Sera, salah satu massa aksi dari LPE Riau, menyebut apa yang mereka serukan juga terkait dengan dampak buruk krisis iklim terhadap perempuan. Berdasarkan riset IUCN (2020) diketahui krisis yang lahir akibat perubahan iklim mengakibatkan peningkatan pernikahan perempuan di usia dini di Afrika.

Selain itu, perempuan juga sering digunakan menjadi alat tukar untuk mendapat pangan yang layak (dw.com/22/02/2020).

"Krisis iklim yang memperparah sumber air bersih juga ke depan akan membuat perempuan kesulitan untuk mendapatkan air. Padahal sejak bangun tidur hingga kembali tidur kehidupan perempuan tidak bisa dilepaskan dari air bersih," ujar Sera.

Sera menambahkan, aksi ini bertujuan mengingatkan Indonesia mengambil bagian lebih dalam upaya menekan dominasi negara G7 dalam dalam KTT G20 dan COP 27.

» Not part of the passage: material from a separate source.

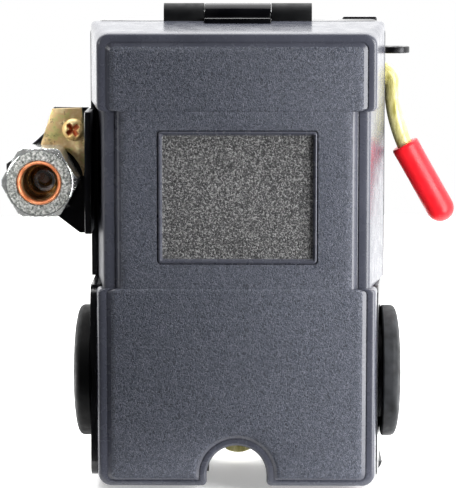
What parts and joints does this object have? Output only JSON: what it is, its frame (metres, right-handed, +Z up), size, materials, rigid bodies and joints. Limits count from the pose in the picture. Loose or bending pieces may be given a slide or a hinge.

Indonesia, sebut Sera, seharusnya mengambil peran lebih agresif memaksa negara dan korporasi perusak lingkungan untuk membayar hutang ekologis, menekan dominasi penentuan harga karbon hingga menghentikan solusi palsu mengatasi krisis iklim.

"Bukan sebaliknya berlaku represif dan agresif terhadap tuntutan rakyat untuk berjuang mendapat keadilannya," jelas Sera. 

Aksi yang dikuti 30 anak muda ini juga mengingatkan Gubernur dan entitas pemerintah lokal lain di Riau agar secara tegas mengambil sikap melindungi masyarakat Riau dan sumber daya alamnya dari dampak krisis iklim.

"Gubernur dan entitas pemerintah lokal lain di Riau harus tegas meminta tanggung jawab negara dan korporasi yang bersumbangsih mendorong laju dampak krisis iklim di Riau, korporasi harus dipaksa membayar hutang ekologisnya," kata Rezki.